Australian
PM 'cursed' over plan for natives
[From the Associated
Press, 21 April 2004]
COLAC, Australia -- An aboriginal
woman clad in possum skins pointed a small bone at Australian Prime
Minister John Howard Tuesday in what appeared to be an attempt to
curse him in retaliation for his plan to disband the country's top
panel on indigenous affairs.
The woman, known only as Moopor,
was part of a group of Aborigines protesting Howard's decision to
eliminate the Aboriginal and Torres Strait Islander Commission,
an elected body meant to allow indigenous people to run their own
affairs.
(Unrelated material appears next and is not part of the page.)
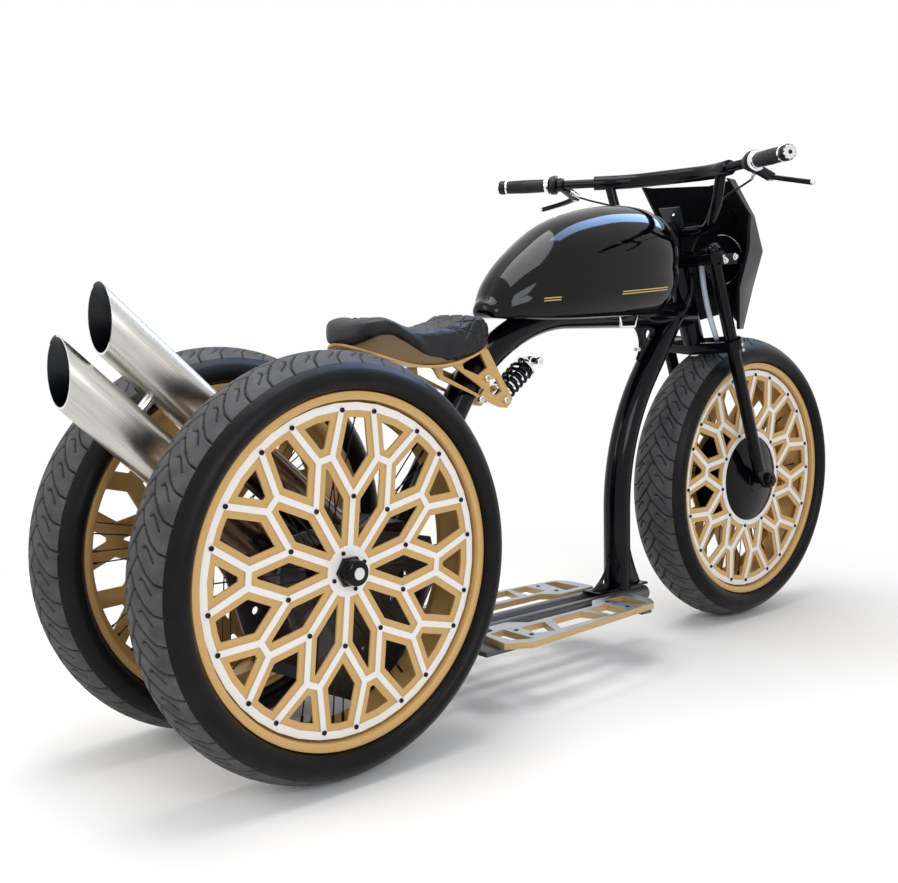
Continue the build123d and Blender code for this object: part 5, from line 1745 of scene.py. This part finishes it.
def mix_surfaces(finish, share, first, second):
    """Shows a blend of two shaders: the first where the share is 0, the second where it is 1."""
    mix = node(finish, "ShaderNodeMixShader")
    link(finish, share, mix.inputs["Fac"])
    link(finish, first, mix.inputs[1])
    link(finish, second, mix.inputs[2])
    link(finish, mix.outputs["Shader"], finish.node_tree.nodes["Material Output"].inputs["Surface"])


def hang_sky_panel(centre, target, width, depth, strength):
    """A pale blue panel that only gloss shows: other rays pass through it."""
    bpy.ops.object.select_all(action="DESELECT")
    bpy.ops.mesh.primitive_plane_add(size=1)
    panel = bpy.context.object
    panel.name = "sky_panel"
    turn = (Vector(target) - Vector(centre)).to_track_quat("-Z", "Y").to_matrix().to_4x4()
    panel.data.transform(Matrix.Translation(centre) @ turn @ Matrix.Diagonal((width, depth, 1, 1)))
    finish = bare_finish("sky_panel")
    path = node(finish, "ShaderNodeLightPath")
    clear = node(finish, "ShaderNodeBsdfTransparent")
    sky = node(finish, "ShaderNodeEmission", Color=sky_blue, Strength=strength)
    mix_surfaces(finish, path.outputs["Is Glossy Ray"], clear.outputs["BSDF"], sky.outputs["Emission"])
    finish.cycles.emission_sampling = "NONE"
    panel.data.materials.append(finish)


def greater(finish, one, two):
    """The greater of two values."""
    made = node(finish, "ShaderNodeMath", operation="MAXIMUM")
    link(finish, one, made.inputs[0])
    link(finish, two, made.inputs[1])
    return made.outputs[0]


def light_world():
    """A white surround for the camera, reflections and glass, and a dimmer one for the light it gives."""
    world = bpy.data.worlds.new("studio")
    bpy.context.scene.world = world
    world.use_nodes = True
    path = node(world, "ShaderNodeLightPath")
    clear_or_gloss = greater(world, path.outputs["Is Glossy Ray"], path.outputs["Is Transmission Ray"])
    seen = greater(world, path.outputs["Is Camera Ray"], clear_or_gloss)
    background = world.node_tree.nodes["Background"]
    background.inputs["Color"].default_value = plain_white
    link(world, ranged(world, seen, surround_light, 1.0, 0.0, 1.0), background.inputs["Strength"])


def lay_floor():
    """A pale floor that turns to plain white away from the trike."""
    bpy.ops.mesh.primitive_plane_add(size=floor_size, location=(0, 0, -0.0005))
    floor = bpy.context.object
    floor.name = "floor"
    finish = bare_finish("studio_floor")
    matt = node(finish, "ShaderNodeBsdfDiffuse", Color=floor_white)
    white = node(finish, "ShaderNodeEmission", Color=plain_white, Strength=1.0)
    source = node(finish, "ShaderNodeTexCoord")
    reach = node(finish, "ShaderNodeVectorMath", operation="LENGTH")
    link(finish, source.outputs["Object"], reach.inputs[0])
    fade = node(finish, "ShaderNodeMapRange", interpolation_type="SMOOTHSTEP")
    fade.inputs["From Min"].default_value = fade_start
    fade.inputs["From Max"].default_value = fade_end
    link(finish, reach.outputs["Value"], fade.inputs["Value"])
    mix_surfaces(finish, fade.outputs["Result"], matt.outputs["BSDF"], white.outputs["Emission"])
    floor.data.materials.append(finish)


light_world()
lay_floor()
add_area_light("overhead_box", (-0.5, 0.2, 3.1), (0, 0, 0.4), 2.6, 1.5, 62)
add_area_light("side_box", (-1.2, -3.2, 1.8), (0, 0, 0.5), 1.6, 1.2, 34, (0.94, 0.97, 1.0))
add_area_light("rear_box", (-3.0, 0.6, 1.8), (0, 0, 0.5), 1.4, 1.4, 22, (1.0, 0.98, 0.95))
hang_sky_panel((1.5, 0.1, 3.1), (0.2, -0.1, 0.9), width=0.75, depth=2.9, strength=12.0)
bpy.context.scene.view_settings.view_transform = "Standard"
Although she later declined to speak to the media, citing
unspecified aboriginal cultural reasons, Geoff Clark, the chairman
of the soon-to-be-scrapped commission, said the woman cast a curse
on the prime minister as a warning.
"Mr. Howard can ... ignore
the message at his own peril and be put under a curse up until the
next federal election," Clark told reporters. Howard later
dismissed the comments, saying: "I don't think Mr. Clark speaks
for indigenous Australia."
The ATSIC, which spends $1.4 billion
on Australia's 400,000 indigenous people each year, has been rife
with allegations of corruption and mismanagement. Howard said the
body would be abolished because it has failed Aborigines. They remain
the poorest, least healthy and least educated group in Australia's
population of 20 million, and have the highest rate of incarceration.